Maden şirketlerine karşı yaşam mücadelesi verenler: “Bizler, musluklarından arsenikli, ağır metalli su akan, havadan siyanür soluyan, kanserlerle baş etmeye uğraşan, kendi topraklarında yabancı muamelesi gören halkız”
Yurdun çeşitli bölgelerinde maden çıkarma adına doğayı talan eden, yaşamı yok eden şirketlere karşı mücadele verenler dün (23 Ocak) Makina Mühendisleri Odası İstanbul Şubesi’nde bir açıklama yaptı.
İzmir Bergama, Sivas Kangal, Niğde Ulukışla, Çanakkale, Dersim, Uşak Eşme, Manisa Turgutlu, Artvin, Trakya, Trabzon Tonya ve Erzincan İliç’ten gelenler yaptıkları açıklamada; madenler, çimento fabrikaları ve HES projelerinin yaşamı yok ettiğini belirtti. Yaşam ve çevre savunucuları; musluklarından arsenikli, ağır metalli su aktığını, siyanürlü havayı soluduklarını, hayvanlarının sakat doğduğunu, tarlalarının ürün vermediğini, kendi topraklarında yabancı muamelesi gördüklerini ifade etti.
Ortak açıklamanın ardından söz alan Bakırtepe Çevre Platformu temsilcisi Hacer Elçi “Bakırtepe Ermeni, Süryani, Alevi ve Kürtler için kutsal ve mistik bir mekân. Burada siyanürlü altın aranmak isteniyor. 1.5 yıldır mücadele ediyoruz. Yürütmeyi durdurma kararı çıktı ancak bakanlık itiraz etti. Şu anda keşif yapılma aşamasında. Bu altın madenini zaten 50 yıldır bölgede demir madeni işletmeciliği yapan Demir Export yapacak. Bu şirketin halka arsenikli su içirdiğini biliyoruz” dedi.

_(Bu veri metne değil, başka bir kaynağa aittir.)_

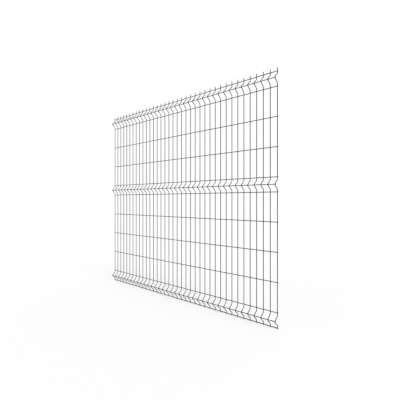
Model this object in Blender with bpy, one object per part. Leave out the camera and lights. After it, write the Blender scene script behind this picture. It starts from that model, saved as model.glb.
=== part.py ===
"""Welded mesh fence panel: upright wires and cross wires, with three V folds that stiffen it.

Units are metres. +X runs along the panel from its left end, +Z is up, and the folds stand forward,
towards -Y. The origin lies on the outer flat of the left end wire, level with the lowest cross wire.
Between the folds the upright wires' axes lie in the plane Y = 0, and the cross wires lie behind them.

The panel is divided at the feet of its folds, into three folds and the two flat fields between them.
"""

import math
from collections import namedtuple

import bmesh
import bpy
from mathutils import Vector

# Wires
UPRIGHT_DIAMETER = 0.005
CROSS_DIAMETER = 0.005
WIRE_SIDES = 6
WELD_SINK = 0.0006  # how far two round wires are pressed into each other at a weld

# Main sizes of the panel, between the axes of its outer wires
PANEL_LENGTH = 1.980
LOWER_FIELD_HEIGHT = 0.800
UPPER_FIELD_HEIGHT = 0.600
FOLD_CROSS_PITCH = 0.050  # from a fold's apex wire to the cross wire above it and the one below it

# Meshes of the flat fields
UPRIGHT_PITCH = 0.055
FIELD_CROSS_PITCH = 0.200

# Bare ends of the wires, from the axis of the last wire that they cross
SPIKE_LENGTH = 0.021
BOTTOM_END_LENGTH = 0.0042
SIDE_END_LENGTH = 0.0035

# Bends of a fold
FOLD_DEPTH = 0.034  # where the axes of a fold's two straight legs meet, in front of the flat fields
FOLD_LEG_HEIGHT = 0.0323
APEX_BEND_RADIUS = 0.0079  # of the wire's axis
APEX_BEND_CORNERS = 2

# Gap between the upright wires of two neighbouring sections
SECTION_GAP = 0.0003

# Powder coat
COAT_COLOUR = (0.0240, 0.0242, 0.0246, 1.0)
COAT_ROUGHNESS = 0.55
COAT_METALLIC = 0.0

# A wire is a polygon with as much steel as the round wire, and has a ridge at its front and its back
SIDE_ANGLE = 2 * math.pi / WIRE_SIDES
RIDGE_FACTOR = math.sqrt(SIDE_ANGLE / math.sin(SIDE_ANGLE))
FLAT_FACTOR = RIDGE_FACTOR * math.cos(SIDE_ANGLE / 2)
SMOOTH_ANGLE = 1.05 * SIDE_ANGLE

# Places that follow from the sizes above
END_WIRE_X = FLAT_FACTOR * UPRIGHT_DIAMETER / 2
UPRIGHT_WIRES = round(PANEL_LENGTH / UPRIGHT_PITCH) + 1
UPRIGHT_SPACING = PANEL_LENGTH / (UPRIGHT_WIRES - 1)
CROSS_Y = (UPRIGHT_DIAMETER + CROSS_DIAMETER) / 2 - WELD_SINK
LEG_ANGLE = math.atan2(FOLD_DEPTH, FOLD_LEG_HEIGHT)  # from the upright
APEX_Y = APEX_BEND_RADIUS * (1 / math.cos(LEG_ANGLE) - 1) - FOLD_DEPTH

BOTTOM_APEX = FOLD_CROSS_PITCH
MIDDLE_APEX = BOTTOM_APEX + LOWER_FIELD_HEIGHT + 2 * FOLD_CROSS_PITCH
TOP_APEX = MIDDLE_APEX + UPPER_FIELD_HEIGHT + 2 * FOLD_CROSS_PITCH

# name: the object's name. path: the axis of its upright wires, from below. crosses: (y, z) of the
# axes of its cross wires. before, after: the point that the wires come from and the one they go on to
# in the neighbouring sections, or None where they end.
Section = namedtuple("Section", "name path crosses before after")


def apex_corners(apex):
    """Corners of the polygon drawn round a fold's rounded bend, touching both legs and the apex."""
    centre_y = APEX_Y + APEX_BEND_RADIUS
    radius = APEX_BEND_RADIUS / math.cos(LEG_ANGLE / APEX_BEND_CORNERS)
    corners = []
    for index in range(APEX_BEND_CORNERS):
        angle = LEG_ANGLE * ((2 * index + 1) / APEX_BEND_CORNERS - 1)
        y = centre_y - radius * math.cos(angle)
        corners.append(Vector((0, y, apex + radius * math.sin(angle))))
    return corners


def fold_path(apex):
    """The axis of an upright wire through a fold, from its lower foot to its upper foot."""
    lower_foot = Vector((0, 0, apex - FOLD_LEG_HEIGHT))
    upper_foot = Vector((0, 0, apex + FOLD_LEG_HEIGHT))
    return [lower_foot, *apex_corners(apex), upper_foot]


def field_crosses(lower_edge, height):
    """(y, z) of a flat field's cross wires, which stand at its edges and evenly between them."""
    meshes = round(height / FIELD_CROSS_PITCH)
    return [(CROSS_Y, lower_edge + height * row / meshes) for row in range(meshes + 1)]


def panel_sections():
    """The three folds and the two fields between them, from the bottom up."""
    bottom = fold_path(BOTTOM_APEX)
    middle = fold_path(MIDDLE_APEX)
    top = fold_path(TOP_APEX)
    lowest_cross = BOTTOM_APEX - FOLD_CROSS_PITCH
    highest_cross = TOP_APEX + FOLD_CROSS_PITCH
    lower_end = Vector((0, 0, lowest_cross - BOTTOM_END_LENGTH))
    spike_tip = Vector((0, 0, highest_cross + SPIKE_LENGTH))
    apex_y = APEX_Y + CROSS_Y
    return [
        Section(
            "bottom_fold",
            [lower_end, *bottom],
            [(CROSS_Y, lowest_cross), (apex_y, BOTTOM_APEX)],
            None,
            middle[0],
        ),
        Section(
            "lower_field",
            [bottom[-1], middle[0]],
            field_crosses(BOTTOM_APEX + FOLD_CROSS_PITCH, LOWER_FIELD_HEIGHT),
            bottom[-2],
            middle[1],
        ),
        Section("middle_fold", middle, [(apex_y, MIDDLE_APEX)], bottom[-1], top[0]),
        Section(
            "upper_field",
            [middle[-1], top[0]],
            field_crosses(MIDDLE_APEX + FOLD_CROSS_PITCH, UPPER_FIELD_HEIGHT),
            middle[-2],
            top[1],
        ),
        Section(
            "top_fold",
            [*top, spike_tip],
            [(apex_y, TOP_APEX), (CROSS_Y, highest_cross)],
            middle[-1],
            None,
        ),
    ]


def add_ring(bm, point, arriving, leaving, side, ridge):
    """Adds the wire's outline at a point of its axis, mitred between the two directions."""
    along = (arriving + leaving).normalized()
    outward = along.cross(side) / along.dot(arriving)
    ring = []
    for corner in range(WIRE_SIDES):
        angle = corner * SIDE_ANGLE
        ring.append(bm.verts.new(point + ridge * (outward * math.cos(angle) + side * math.sin(angle))))
    return ring


def add_wire(bm, path, diameter, side, before=None, after=None):
    """Skins a wire along a path that bends only at right angles to side.

    Where the wire goes on into a neighbouring section, it ends half a gap short of the bend's mitre.
    """
    points = list(path)
    directions = [(b - a).normalized() for a, b in zip(points, points[1:])]
    directions.insert(0, (points[0] - before).normalized() if before else directions[0])
    directions.append((after - points[-1]).normalized() if after else directions[-1])
    if before:
        points[0] = points[0] + directions[1] * SECTION_GAP / 2
    if after:
        points[-1] = points[-1] - directions[-2] * SECTION_GAP / 2
    rings = []
    for point, arriving, leaving in zip(points, directions, directions[1:]):
        rings.append(add_ring(bm, point, arriving, leaving, side, RIDGE_FACTOR * diameter / 2))
    for lower, upper in zip(rings, rings[1:]):
        for corner in range(WIRE_SIDES):
            following = (corner + 1) % WIRE_SIDES
            bm.faces.new((lower[corner], lower[following], upper[following], upper[corner]))
    bm.faces.new(reversed(rings[0]))
    bm.faces.new(rings[-1])


def powder_coat(name):
    material = bpy.data.materials.new(name)
    material.use_nodes = True
    shader = material.node_tree.nodes["Principled BSDF"]
    shader.inputs["Base Color"].default_value = COAT_COLOUR
    shader.inputs["Roughness"].default_value = COAT_ROUGHNESS
    shader.inputs["Metallic"].default_value = COAT_METALLIC
    material.diffuse_color = COAT_COLOUR
    return material


def wire_object(bm, name, material, parent):
    bmesh.ops.recalc_face_normals(bm, faces=bm.faces)
    mesh = bpy.data.meshes.new(name)
    bm.to_mesh(mesh)
    bm.free()
    mesh.materials.append(material)
    mesh.shade_smooth()
    mesh.set_sharp_from_angle(angle=SMOOTH_ANGLE)
    wires = bpy.data.objects.new(name, mesh)
    bpy.context.scene.collection.objects.link(wires)
    wires.parent = parent
    return wires


def add_cross_wires(section, base, material, parent):
    """The section's cross wires, which only serve to be fused with its upright wires."""
    bm = bmesh.new()
    for y, z in section.crosses:
        left_end = Vector((-SIDE_END_LENGTH, y, z)) - base
        right_end = Vector((PANEL_LENGTH + SIDE_END_LENGTH, y, z)) - base
        add_wire(bm, [left_end, right_end], CROSS_DIAMETER, Vector((0, 0, 1)))
    crosses = wire_object(bm, section.name + "_cross_wires", material, parent)
    crosses.hide_render = True
    crosses.display_type = "WIRE"
    return crosses


def add_section(section, panel):
    """One upright wire repeated along the panel, fused with the section's cross wires."""
    material = powder_coat(section.name + "_coat")
    base = section.path[0]
    path = [point - base for point in section.path]
    before = section.before - base if section.before else None
    after = section.after - base if section.after else None
    bm = bmesh.new()
    add_wire(bm, path, UPRIGHT_DIAMETER, Vector((1, 0, 0)), before, after)
    lattice = wire_object(bm, section.name, material, panel)
    lattice.location = Vector((END_WIRE_X, 0, 0)) + base

    row = lattice.modifiers.new("Uprights", "ARRAY")
    row.count = UPRIGHT_WIRES
    row.use_relative_offset = False
    row.use_constant_offset = True
    row.constant_offset_displace = (UPRIGHT_SPACING, 0, 0)

    welds = lattice.modifiers.new("Welds", "BOOLEAN")
    welds.operation = "UNION"
    welds.solver = "EXACT"
    welds.object = add_cross_wires(section, base, material, lattice)


def build():
    for thing in list(bpy.data.objects):
        bpy.data.objects.remove(thing)
    panel = bpy.data.objects.new("fence_panel", None)
    bpy.context.scene.collection.objects.link(panel)
    for section in panel_sections():
        add_section(section, panel)


build()
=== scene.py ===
import math
import random
from collections import namedtuple

import bmesh
import bpy
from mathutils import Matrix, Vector


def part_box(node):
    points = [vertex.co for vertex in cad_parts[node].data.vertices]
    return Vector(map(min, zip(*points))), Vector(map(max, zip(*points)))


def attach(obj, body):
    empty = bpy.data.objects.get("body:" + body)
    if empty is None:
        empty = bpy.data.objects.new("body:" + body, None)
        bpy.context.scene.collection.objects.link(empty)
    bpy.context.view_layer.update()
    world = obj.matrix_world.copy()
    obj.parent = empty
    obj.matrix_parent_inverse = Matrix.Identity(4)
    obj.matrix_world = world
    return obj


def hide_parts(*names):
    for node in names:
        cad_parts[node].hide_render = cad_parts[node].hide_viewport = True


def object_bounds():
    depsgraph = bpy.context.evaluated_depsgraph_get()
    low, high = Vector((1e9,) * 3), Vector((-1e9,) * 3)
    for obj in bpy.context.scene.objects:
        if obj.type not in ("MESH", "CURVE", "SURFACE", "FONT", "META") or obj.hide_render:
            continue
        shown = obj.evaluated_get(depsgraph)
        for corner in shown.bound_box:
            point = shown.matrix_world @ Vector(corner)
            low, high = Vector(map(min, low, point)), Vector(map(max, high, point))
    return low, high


# The looks of the welded mesh fence panel, in metres: round powder-coated wires with true bends
# and sheared ends, and at each weld a fillet between the two wires and the flat marks that welding
# leaves on their outer sides, in a plain white studio. +X runs along the panel, and its folds
# stand forward, towards -Y.

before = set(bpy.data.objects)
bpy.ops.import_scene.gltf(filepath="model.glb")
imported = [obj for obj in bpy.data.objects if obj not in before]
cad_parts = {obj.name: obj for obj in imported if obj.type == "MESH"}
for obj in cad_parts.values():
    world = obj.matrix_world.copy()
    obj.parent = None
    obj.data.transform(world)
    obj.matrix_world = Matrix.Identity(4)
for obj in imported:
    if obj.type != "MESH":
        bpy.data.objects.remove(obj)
cad_low, cad_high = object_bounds()
ALL_NODES = sorted(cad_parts)

ALONG = Vector((1, 0, 0))
UP = Vector((0, 0, 1))
FORWARD = Vector((0, -1, 0))
BACKWARD = Vector((0, 1, 0))

# Wires, as in the frame, and the coat over their steel
STEEL_DIAMETER = 0.005
COAT_THICKNESS = 0.00024
WIRE_RADIUS = STEEL_DIAMETER / 2 + COAT_THICKNESS
WELD_SINK = 0.0006  # how far the steel of two wires is pressed into each other
CROSS_Y = STEEL_DIAMETER - WELD_SINK
UPRIGHT_PITCH = 0.055
FIELD_CROSS_PITCH = 0.200
FOLD_CROSS_PITCH = 0.050

# Bare ends of the wires, past the last wire that they cross
SPIKE_LENGTH = 0.021
BOTTOM_END_LENGTH = 0.0042
SIDE_END_LENGTH = 0.0035

# Bends of a fold, with the radius of the wire's axis
FOLD_DEPTH = 0.034
FOLD_LEG_HEIGHT = 0.0323
APEX_BEND_RADIUS = 0.0079
FOOT_BEND_RADIUS = 0.0064
LEG_ANGLE = math.atan2(FOLD_DEPTH, FOLD_LEG_HEIGHT)
APEX_Y = APEX_BEND_RADIUS * (1 / math.cos(LEG_ANGLE) - 1) - FOLD_DEPTH

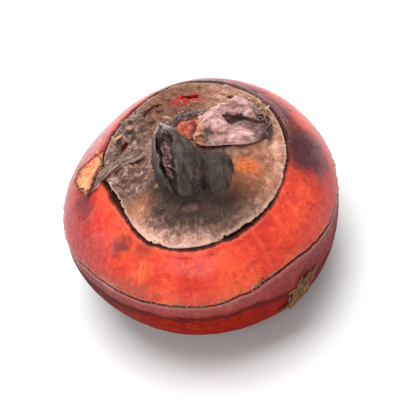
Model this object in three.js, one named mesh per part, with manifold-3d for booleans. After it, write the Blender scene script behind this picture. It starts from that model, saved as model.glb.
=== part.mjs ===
// One water chestnut: the corm of Eleocharis dulcis, freshly dug and washed, with its dry crown.
// Millimetres, +Z up. The corm sits on its flattened base, bud upwards; its front faces -Y.
// A corm is a short swollen stem, so it carries nodes: rings that run round it, each of which once
// held a sheathing scale leaf. The uppermost leaf still lies over the crown as a papery disc with
// a free edge; scraps of others stay at the crown and at one of the lower rings. Two buds
// stand in the middle of the crown.
import * as THREE from "three";
import { mergeVertices } from "three/addons/utils/BufferGeometryUtils.js";
import Module from "manifold-3d";

// ---------------------------------------------------------------- driving dimensions
const RADIUS = 20.0; // half the width at the equator
const FLATNESS = 0.64; // half height over half width
const BOXINESS = 2.3; // superellipse exponent of the side profile; 2 is a plain ellipse
const EQUATOR_Z = 12.0; // height of the widest level above the base
const SCAR_RADIUS = 3.2; // hollow where the stolon broke away, in the middle of the base
const SCAR_DEPTH = 1.1;
const RING_ELEVATION = [33.9, 7.7, -26.0]; // crown ring, girdle ring, base ring: degrees seen from the centre
const RING_DEPTH = [0.75, 0.32, 0.22];
const LEAF_THICKNESS = 0.5; // the papery crown leaf
const GAP = 0.3; // clearance between separate pieces
const LEAF_SEAT = LEAF_THICKNESS + GAP + 0.05; // how far the corm is let in under the crown leaf
const SEGMENTS = 60;
const CENTRE = [0.0824, -0.1631]; // middle of the outline, moved onto the Z axis

// How the crown and girdle rings wander up and down round the corm, every 30 degrees from the front.
const RING_PATH = [
  [30.9, 32.6, 34.9, 34.6, 32.6, 32.4, 33.0, 34.5, 36.8, 38.5, 37.0, 31.2],
  [7.6, 11.0, 6.5, 5.0, 6.0, 7.0, 8.0, 7.5, 6.0, 4.5, 8.6, 7.8],
  [-26.0, -25.2, -24.6, -25.4, -26.8, -27.5, -26.6, -25.6, -25.0, -25.8, -27.0, -26.8],
];

// Broad swellings and flats that make the corm lopsided: azimuth, elevation, height in mm, spread in degrees.
const SWELLINGS = [
  [131, 18, -1.15, 40],
  [-54, -25, 0.5, 24],
  [-146, -20, -0.45, 24],
  [-18, -14, -0.35, 20],
  [60, 10, 0.35, 30],
  [-95, 18, 0.2, 22],
  [-85, 79, -1.1, 17],
];

const rad = THREE.MathUtils.degToRad;

// Closed Catmull-Rom through values 30 degrees apart.
function around(table, azimuth) {
  const n = table.length;
  const t = ((((azimuth % 360) + 360) % 360) / 360) * n;
  const i = Math.floor(t),
    f = t - i;
  const [a, b, c, d] = [-1, 0, 1, 2].map((k) => table[(i + k + n) % n]);
  return (
    b +
    0.5 * f * (c - a + f * (2 * a - 5 * b + 4 * c - d + f * (3 * (b - c) + d - a)))
  );
}

// Distance from the corm's centre to its skin in a direction, without rings. Angles in degrees, azimuth from +X.
function skinDistance(elevation, azimuth) {
  const c = Math.abs(Math.cos(rad(elevation))),
    s = Math.abs(Math.sin(rad(elevation)));
  let d =
    Math.pow(
      Math.pow(c / RADIUS, BOXINESS) +
        Math.pow(s / (FLATNESS * RADIUS), BOXINESS),
      -1 / BOXINESS,
    );
  const here = direction(elevation, azimuth);
  for (const [az, el, height, spread] of SWELLINGS) {
    const angle = here.angleTo(direction(el, az));
    d += height * Math.exp(-Math.pow(angle / rad(spread), 2));
  }
  return d;
}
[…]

Munzur Çevre Platformu’ndan Mehmet Soylu “Munzur’da 60 km dağlar boyunca madencilik sorunu var. Dersim’in doğası Osmanlı’dan ve Cumhuriyet döneminden itibaren yok edilmek isteniyor. Ancak buna izin vermeyeceğiz” diye konuştu.
Tonya Çevre Platformu temsilcisi Burhan Öztürk “Tonya, 6 bin nüfusluk bir Trabzon ilçesi. Halka açık merada 17 adet taşocağı ve çimento fabrikası yapılmak isteniyor. 3 tane de HES projesi var. Kadınların önde olduğu güçlü mücadelemizle henüz tek kazma vurulamadı. Çimento fabrikası için ÇED raporuna karşı davamız devam ediyor. Ancak biz hukuktan öte bu mücadelenin halkın meşru gücüyle kazanılacağını düşünüyoruz” dedi.
YTÜ Çevre Mühendisliği Bölümü Öğretim Üyesi Prof. Dr. Beyza Üstün ise altın aramada hangi yöntem kullanılırsa kullanılsın sondaj çalışması başladığı anda yeraltı katmanının parçalandığını belirterek bunun doğayı mahvettiğini ve dokunan herkesi zehirlediğini belirtti.
Radikal’den Serkan Ocak’ın haberinden faydalanılmıştır.